What I do have is a British passport, with the words “European Union” embossed in gold at the top. I have a European Health Insurance Card. I go out and I drive my car, and I see the gold stars against a dark blue ground at the left edge of license plates, with the abbreviations of all those other countries. PL. DE. FR. NL. And of course GB. For now.

I also have a feeling of deep sadness, and anxiety; I can only imagine how the many European Scots here feel. I’m proud to be Scottish, and proud to be European. Scotland’s future lies in Europe, within the family of nations. My faith is in my First Minister, and I hope she can find a way to deliver us from this madness. Scotland (and Northern Ireland) did not let the European Union down.

Whatever happens, KESTREL will go on. I have control; they’re mine, and so is their world. I’ll write it all in, and if necessary, the British members of the team — Scottish, English, and Welsh — will see their own circumstances change. My own heroes-on-paper won’t be torn apart, and nor will Europe herself. Some things are too important to sacrifice.

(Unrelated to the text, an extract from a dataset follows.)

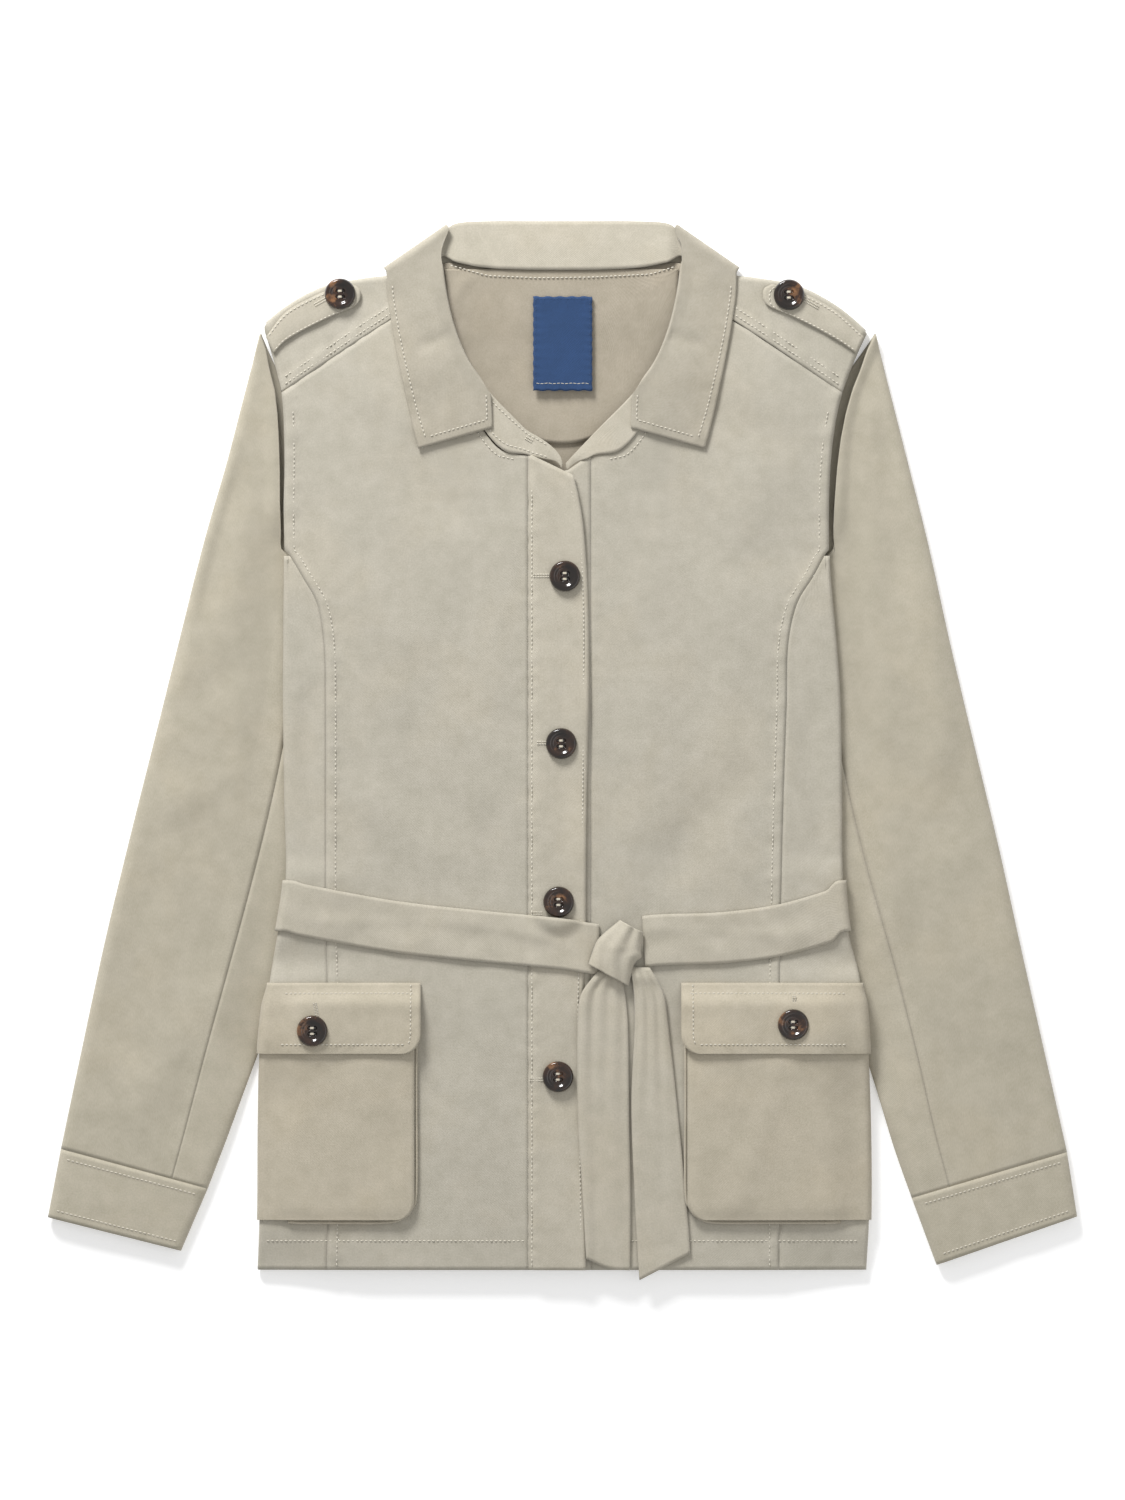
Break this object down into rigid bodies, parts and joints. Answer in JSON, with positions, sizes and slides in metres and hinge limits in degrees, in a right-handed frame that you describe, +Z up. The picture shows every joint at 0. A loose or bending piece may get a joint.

Out here, though, in Edinburgh on a day that as usual can’t decide between sunshine and rain, the outlook is less clear. There are clouds sweeping in from the horizon, and again Scotland is a country being dragged into a situation it doesn’t want, by a distant and uninvested government, against the will of our people. These are the times when lines on maps deepen to become chasms, and when decaying unions crumble ever faster. It’s a sad time, and shocking, and shameful. It’s a time of frustration and fear.

There’s so much at stake. Disaster looms over dear nations. One man’s weakness spiralled out of control, fuelled by fear and prejudice, leading to a decision that unleashed a blight on what was already becoming a precarious assembly of countries. Every hour brings more dire news.

We don’t know what will happen. The clock is ticking for the fate of the land I love, and others besides.